I really liked it! You should try it out.
What I especially liked, and I think distinguishes it from other, shorter Pacian games I’ve played (and would also recommend — especially Castle of the Red Prince), is the sense of depth to the world. Where Red Prince feels allusive, SVT is expository. For example, there are some characters who exist only to point the player to other locations to visit, from a mechanical point of view. And yet, the few sentences they’re given often give a sense not only of the politics and culture of the world, but also of the characters themselves. It’s pretty masterful to be able to do so much with so few words.
It reminds me a little bit of how the exposition in A Dark Room is parceled out in bite-size morsels, though it doesn’t make as much sense in SVT. Shouldn’t the protagonist know at least most of their homeworlds? The “Visited Worlds” list only contains the one you’re standing on when you begin the game. But, this was the kind of quarrel I only thought of after I had finished — I was willing to accept the artifice while I played.
The only other criticism I have is that I felt the end arrived a little too abruptly. I had found one tool of what looked to be several that I’d need to reach the end, and then by pursuing a different thread, ended up bypassing the process completely. And I was actually looking forward to hunting for tools!

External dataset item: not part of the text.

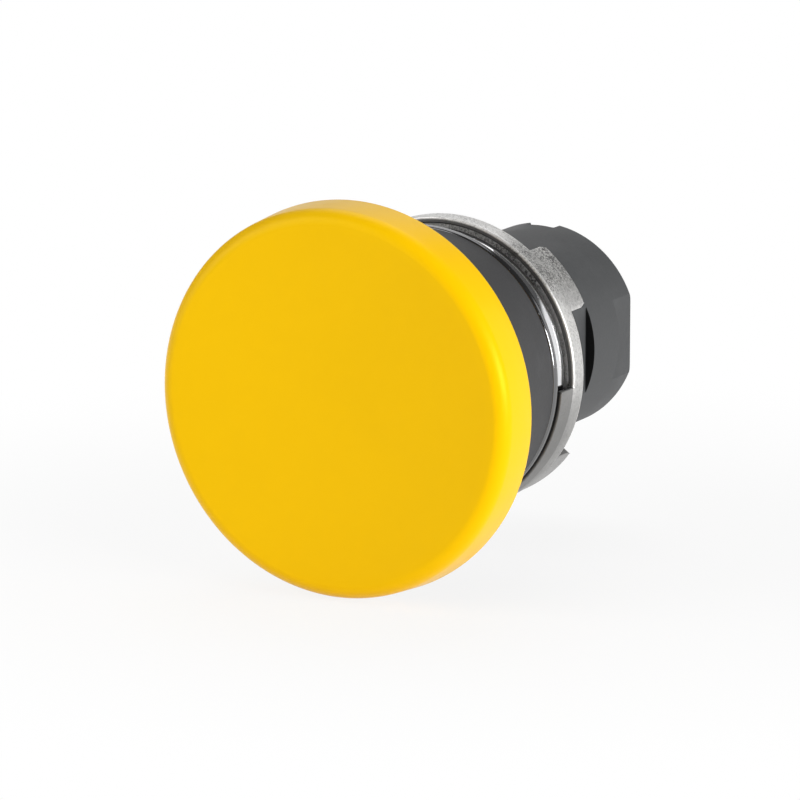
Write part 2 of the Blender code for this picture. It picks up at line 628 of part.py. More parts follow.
def plunger_seal():
    """Rubber lip seal: a solid outer ring and a lip that leans forward to the plunger."""
    outer = NOSE_RADIUS
    lip = PLUNGER_RADIUS + SEAL_LIP_GAP
    inner = outer - SEAL_BODY_WALL
    profile = [
        (lip, SEAL_FRONT), (lip + SEAL_LIP_WALL, SEAL_FRONT),
        (inner + GAP, SEAL_FRONT + SEAL_LENGTH / 2.0), (inner + 2.0 * GAP, SEAL_FRONT),
        (outer, SEAL_FRONT), (outer, SEAL_REAR), (inner - GAP, SEAL_REAR)]
    return place("plunger_seal", turned_mesh("plunger_seal", profile, INNER_STEPS), RUBBER)


def seal_retainer():
    """Ring that holds the seal and the bush."""
    return flat_ring("seal_retainer", PLUNGER_RADIUS + 2.0 * GAP, NOSE_RADIUS,
                     RETAINER_FRONT, RETAINER_REAR, INNER_STEPS, DARK_GREY)


def guide_collar():
    """Dark sleeve behind the cap: a moat in front, a web for the seal, a spigot behind."""
    edge = arc((COLLAR_RADIUS - COLLAR_EDGE_ROUND, COLLAR_FRONT + COLLAR_EDGE_ROUND),
               COLLAR_EDGE_ROUND, -90.0, 0.0, SMALL_ROUND_STEPS)
    profile = edge + [
        (COLLAR_RADIUS, COLLAR_SHOULDER), (COLLAR_SPIGOT_RADIUS, COLLAR_SHOULDER),
        (COLLAR_SPIGOT_RADIUS, COLLAR_REAR), (COLLAR_REAR_BORE, COLLAR_REAR),
        (COLLAR_REAR_BORE, COLLAR_WEB_REAR), (COLLAR_WEB_BORE, COLLAR_WEB_REAR),
        (COLLAR_WEB_BORE, COLLAR_WEB_FRONT), (COLLAR_BORE_RADIUS, COLLAR_WEB_FRONT),
        (COLLAR_BORE_RADIUS, COLLAR_FRONT)]
    return place("guide_collar", turned_mesh("guide_collar", profile, ROUND_STEPS), DARK_GREY)


def collar_gasket():
    """Flat rubber ring between the collar and the body's flange."""
    return flat_ring("collar_gasket", COLLAR_REAR_BORE, COLLAR_SPIGOT_RADIUS,
                     COLLAR_GASKET_FRONT, COLLAR_GASKET_REAR, INNER_STEPS, RUBBER)


def bezel_ring():
    """Plated ring: rounded lip, a groove behind it and a bulging polished band."""
    lip_front = arc((LIP_RADIUS - LIP_ROUND, LIP_FRONT + LIP_ROUND), LIP_ROUND, -90.0, 0.0,
                    SMALL_ROUND_STEPS)
    lip_rear = arc((LIP_RADIUS - LIP_ROUND, LIP_REAR - LIP_ROUND), LIP_ROUND, 0.0, 90.0,
                   SMALL_ROUND_STEPS)
    band_front = LIP_REAR + BEZEL_GROOVE_WIDTH
    half = (BEZEL_REAR - band_front) / 2.0
    radius = (half ** 2 + BEZEL_BULGE ** 2) / (2.0 * BEZEL_BULGE)
    spread = degrees(asin(half / radius))
    centre = (BEZEL_BAND_RADIUS + BEZEL_BULGE - radius, band_front + half)
    band = arc(centre, radius, -spread, spread, BULGE_STEPS)
    profile = lip_front + lip_rear + [(BEZEL_BAND_RADIUS, LIP_REAR)] + band + [
        (BEZEL_BORE, BEZEL_REAR), (BEZEL_BORE, LIP_REAR), (LIP_BORE, LIP_REAR),
        (LIP_BORE, LIP_FRONT)]
    return place("bezel_ring", turned_mesh("bezel_ring", profile, ROUND_STEPS), CHROME)


def wall_sector(name, inner, outer, front, rear, centre, sweep, corner=0.0):
    """A piece of cylinder wall; its rear corners are rounded when corner is not zero."""
    bm = bmesh.new()
    half = radians(sweep) / 2.0
    angles = [half * (2.0 * i / SECTOR_STEPS - 1.0) for i in range(SECTOR_STEPS + 1)]
    if corner > 0.0:
        turn = corner / outer
        inside = [a for a in angles if abs(a) < half - turn]
        left = [-half + turn * (1.0 - cos(radians(90.0 * k / CORNER_STEPS)))
                for k in range(CORNER_STEPS + 1)]
        right = [-a for a in reversed(left)]
        angles = left + inside + right
    columns = []
    for a in angles:
        end = rear
        if corner > 0.0:
            into = max(0.0, abs(a) - (half - corner / outer)) * outer
            end = rear - corner + sqrt(max(0.0, corner ** 2 - into ** 2))
        angle = radians(centre) + a
        columns.append([bm.verts.new(ring_point(r, angle, y)) for r, y in (
            (inner, front), (outer, front), (outer, end), (inner, end))])
    for first, second in zip(columns, columns[1:]):
        for k in range(4):
            n = (k + 1) % 4
            bm.faces.new((first[k], second[k], second[n], first[n]))
    bm.faces.new(columns[0])
    bm.faces.new(columns[-1])
    return mesh_from(name, bm)


def carrier_ring():
    """Cast ring: a band and a web, two long lands in front and four rounded feet behind."""
    outside = BAND_RADIUS - BAND_EDGE_BREAK
    profile = [
        (WEB_BORE, WEB_FRONT), (LAND_BORE, WEB_FRONT), (LAND_BORE, BAND_FRONT),
        (outside, BAND_FRONT), (BAND_RADIUS, BAND_FRONT + BAND_EDGE_BREAK),
        (BAND_RADIUS, BAND_REAR - BAND_EDGE_BREAK), (outside, BAND_REAR), (WEB_BORE, BAND_REAR)]
    ring = place("carrier_ring", turned_mesh("carrier_ring", profile, ROUND_STEPS), CAST_ZINC)
    additions = []
    for i in range(LAND_COUNT):
        centre = LAND_END_ANGLE - LAND_SWEEP / 2.0 + 360.0 * i / LAND_COUNT
        additions.append(wall_sector(
            "land", LAND_BORE + BAND_STEP, LAND_RADIUS, LAND_FRONT,
            BAND_FRONT + OVERLAP, centre, LAND_SWEEP))
    for i in range(FOOT_COUNT):
        centre = FOOT_CENTRE_ANGLE + 360.0 * i / FOOT_COUNT
        additions.append(wall_sector(
            "foot", FOOT_BORE, FOOT_RADIUS, BAND_REAR - OVERLAP, 0.0,
            centre, FOOT_SWEEP, FOOT_CORNER_RADIUS))
    join(ring, "carrier_lands_and_feet_tool",
         joined_meshes("carrier_lands_and_feet_tool", additions))
    smooth_after_booleans(ring)
    return ring


def lock_ring():
    """Snap ring in the body's groove, behind the web of the carrier ring."""
    return open_ring("lock_ring", LOCK_RING_INNER_RADIUS, LOCK_RING_OUTER_RADIUS,
                     LOCK_RING_FRONT, LOCK_RING_REAR, LOCK_RING_OPENING, -90.0, INNER_STEPS,
                     SPRING_STEEL)


def panel_gasket():
    """Rubber ring inside the feet, round the lock ring, with its rear face on the panel."""
    profile = [
        (GASKET_LIP_BORE, LOCK_RING_FRONT), (GASKET_OUTER_RADIUS, LOCK_RING_FRONT),
        (GASKET_OUTER_RADIUS, -GASKET_CHAMFER), (GASKET_OUTER_RADIUS - GASKET_CHAMFER, 0.0),
        (GASKET_INNER_RADIUS, 0.0), (GASKET_INNER_RADIUS, NECK_START),
        (GASKET_LIP_BORE, NECK_START)]
    return place("panel_gasket", turned_mesh("panel_gasket", profile, ROUND_STEPS), RUBBER)


def rear_body():
    """Body: nose, flange, tube, partition, neck flats, end flats, rim notch and key rib."""
    groove = LOCK_GROOVE_RADIUS
    profile = [
        (COUNTERBORE_RADIUS, NOSE_FRONT), (NOSE_RADIUS, NOSE_FRONT),
        (NOSE_RADIUS, FLANGE_FRONT), (FLANGE_RADIUS, FLANGE_FRONT),
        (FLANGE_RADIUS, FLANGE_REAR), (BODY_RADIUS, FLANGE_REAR),
        (BODY_RADIUS, BAND_REAR), (groove, BAND_REAR), (groove, NECK_START),
        (BODY_RADIUS, NECK_START), (BODY_RADIUS, BODY_LENGTH - BODY_EDGE_BREAK),
        (BODY_RADIUS - BODY_EDGE_BREAK, BODY_LENGTH), (REAR_BORE_RADIUS, BODY_LENGTH),
        (REAR_BORE_RADIUS, PARTITION_REAR), (PARTITION_BORE, PARTITION_REAR),
        (PARTITION_BORE, PARTITION_FRONT), (FRONT_BORE_RADIUS, PARTITION_FRONT),
        (FRONT_BORE_RADIUS, BUSH_REAR + GAP), (COUNTERBORE_RADIUS, BUSH_REAR + GAP)]
    body = place("rear_body", turned_mesh("rear_body", profile, ROUND_STEPS), BODY_GREY)
    reach = BODY_RADIUS + OVERLAP
    cuts = []
    for turn in (0.0, 180.0):
        cuts.append(box_mesh("neck", (NECK_FLAT, NECK_START + GAP, -reach),
                             (reach, NECK_SHOULDER, reach), turn))
        cuts.append(box_mesh("end", (END_FLAT, BODY_LENGTH - END_FLAT_LENGTH, -reach),
                             (reach, BODY_LENGTH + OVERLAP, reach), turn))
    half = RIM_NOTCH_WIDTH / 2.0
    cuts.append(box_mesh("notch", (REAR_BORE_RADIUS - OVERLAP, BODY_LENGTH - RIM_NOTCH_DEPTH, -half),
                         (reach, BODY_LENGTH + OVERLAP, half), 90.0))
    cut(body, "body_flats_tool", joined_meshes("body_flats_tool", cuts))
    additions = []
    half = STEM_KEY_WIDTH / 2.0
    for turn in (0.0, 180.0):
        additions.append(box_mesh(
            "key", (STEM_RADIUS - STEM_KEY_DEPTH + GAP, PARTITION_FRONT + GAP / 2.0, -half),
            (PARTITION_BORE + OVERLAP, PARTITION_REAR - GAP / 2.0, half), turn))
    half = KEY_RIB_WIDTH / 2.0
    additions.append(box_mesh("rib", (BODY_RADIUS - OVERLAP, GAP, -half),
                              (KEY_RIB_RADIUS, GAP + KEY_RIB_LENGTH, half), 90.0))
    join(body, "body_keys_tool", joined_meshes("body_keys_tool", additions))
    smooth_after_booleans(body)
    return body


def build():
    """Make every piece; the moving ones hang on an empty on the button's axis."""
    clear_scene()
    button = bpy.data.objects.new("button_slide", None)
    bpy.context.scene.collection.objects.link(button)
    mushroom_cap(button)
    cap_clip(button)
    plunger_head(button)
    stem_screw(button)
    stem(button)
    actuator_plate(button)
    stop_ring(button)
    spring_seat(button)
    return_spring()
    spring_cup()
    bumper_washer()
    guide_bush()
    plunger_seal()
    seal_retainer()
    guide_collar()
    collar_gasket()
    bezel_ring()
    carrier_ring()
    lock_ring()
    panel_gasket()
    rear_body()


build()
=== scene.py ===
"""Studio scene of a mushroom pushbutton head for a 22 mm panel hole, laid out as an add-on.

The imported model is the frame. Every piece that shows is modelled again here at full detail, in
the same place, and rides on the body of the piece it stands for. Lengths are in metres, the axis
of the button is Y, the cap faces -Y and Z is up.
"""
import json
from math import atan2, cos, degrees, hypot, pi, radians, sin

import bmesh
import bpy
from bpy.props import FloatProperty, FloatVectorProperty, IntProperty, PointerProperty
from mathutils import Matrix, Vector

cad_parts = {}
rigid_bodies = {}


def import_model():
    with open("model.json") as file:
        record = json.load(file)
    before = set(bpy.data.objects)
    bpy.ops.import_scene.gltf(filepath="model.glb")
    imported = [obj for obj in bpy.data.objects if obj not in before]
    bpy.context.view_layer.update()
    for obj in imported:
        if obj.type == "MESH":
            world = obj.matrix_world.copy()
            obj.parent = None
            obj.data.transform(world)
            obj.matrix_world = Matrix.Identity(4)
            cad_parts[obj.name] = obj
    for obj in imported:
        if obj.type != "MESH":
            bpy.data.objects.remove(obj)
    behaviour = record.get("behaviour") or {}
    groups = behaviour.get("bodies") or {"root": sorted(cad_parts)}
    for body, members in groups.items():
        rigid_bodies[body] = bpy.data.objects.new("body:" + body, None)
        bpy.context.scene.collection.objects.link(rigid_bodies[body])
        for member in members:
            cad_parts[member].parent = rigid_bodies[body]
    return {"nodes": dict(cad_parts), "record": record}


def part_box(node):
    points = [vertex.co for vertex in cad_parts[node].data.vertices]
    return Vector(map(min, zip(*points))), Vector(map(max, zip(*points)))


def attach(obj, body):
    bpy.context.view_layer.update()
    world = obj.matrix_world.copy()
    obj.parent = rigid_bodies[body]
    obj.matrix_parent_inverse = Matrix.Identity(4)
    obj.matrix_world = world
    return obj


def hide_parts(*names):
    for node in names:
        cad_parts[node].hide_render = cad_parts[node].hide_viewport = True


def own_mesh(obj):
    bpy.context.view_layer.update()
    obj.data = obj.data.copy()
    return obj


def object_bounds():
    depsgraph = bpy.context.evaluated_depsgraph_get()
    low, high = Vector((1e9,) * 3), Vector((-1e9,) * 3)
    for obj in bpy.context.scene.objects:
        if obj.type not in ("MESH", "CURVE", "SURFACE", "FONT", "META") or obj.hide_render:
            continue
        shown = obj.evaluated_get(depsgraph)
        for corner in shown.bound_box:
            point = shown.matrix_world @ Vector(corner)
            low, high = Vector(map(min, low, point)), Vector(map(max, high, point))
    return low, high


bl_info = {
    "name": "Mushroom Pushbutton Head",
    "version": (1, 0, 0),
    "blender": (4, 5, 0),
    "location": "View3D > Sidebar > Pushbutton",
    "description": "Models and finishes the pieces of a 22 mm mushroom pushbutton head",
    "category": "Object",
}

for start_item in list(bpy.data.objects):
    bpy.data.objects.remove(start_item, do_unlink=True)

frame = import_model()
CAD_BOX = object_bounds()
MM = 0.001
FIT = 0.3 * MM          # the gap that the frame keeps between touching pieces
NEAR = 3e-6             # how far a vertex may lie from where it is looked for
NEAR_TURN = 0.02        # the same round the axis, in degrees
WELD = 2e-6             # how near vertices are one

CAP_LOW, CAP_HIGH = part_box("mushroom_cap")
COLLAR_LOW, COLLAR_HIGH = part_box("guide_collar")
BEZEL_LOW, BEZEL_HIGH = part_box("bezel_ring")
CARRIER_LOW, CARRIER_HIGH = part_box("carrier_ring")
BODY_LOW, BODY_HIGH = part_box("rear_body")
GASKET_LOW, GASKET_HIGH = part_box("panel_gasket")
LOCK_LOW, LOCK_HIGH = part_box("lock_ring")
CLIP_LOW, CLIP_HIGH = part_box("cap_clip")
PLUNGER_LOW, PLUNGER_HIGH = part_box("plunger_head")
STEM_LOW, STEM_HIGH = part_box("stem")
PLATE_LOW, PLATE_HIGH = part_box("actuator_plate")
STOP_LOW, STOP_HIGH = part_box("stop_ring")
BUMPER_LOW, BUMPER_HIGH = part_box("bumper_washer")
BUSH_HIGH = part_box("guide_bush")[1]
SPRING_LOW, SPRING_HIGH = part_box("return_spring")

BODY_OF = {}
for body_name, members in frame["record"]["behaviour"]["bodies"].items():
    for member in members:
        BODY_OF[member] = body_name


# Settings that a user may change

def length(label, text, default):
    """A size in metres."""
    return FloatProperty(name=label, description=text, default=default, min=0.0,
                         precision=5, unit="LENGTH", subtype="DISTANCE")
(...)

I was OK with the limited parser vocabulary. It felt accommodating rather than restrictive, the same way it did in Midnight. Swordfight. The act of typing felt unnecessary, though, because there are so few verbs, and there are no hidden objects (so far that I found, anyway). I’ve played some of Draculaland (warning: autoplays music), and it seems like this kind of verb-buttons-next-to-nouns interface would suit SVT well. But I also understand that the tooling to create those interfaces isn’t quite as mature as Inform. It struck me as a practical choice, to privilege narrative and mechanics over interface in development time.
(By the way, I named my spaceship The Zoombeast, in case you’re shopping for a spaceship for me and are wondering what to christen it. Another grace note in the game is when the moment you get to name your ship occurs– not right at the start, as is typical for roguelikes, but in the mid-game, after you’ve had time to build a mental picture of it through gameplay.)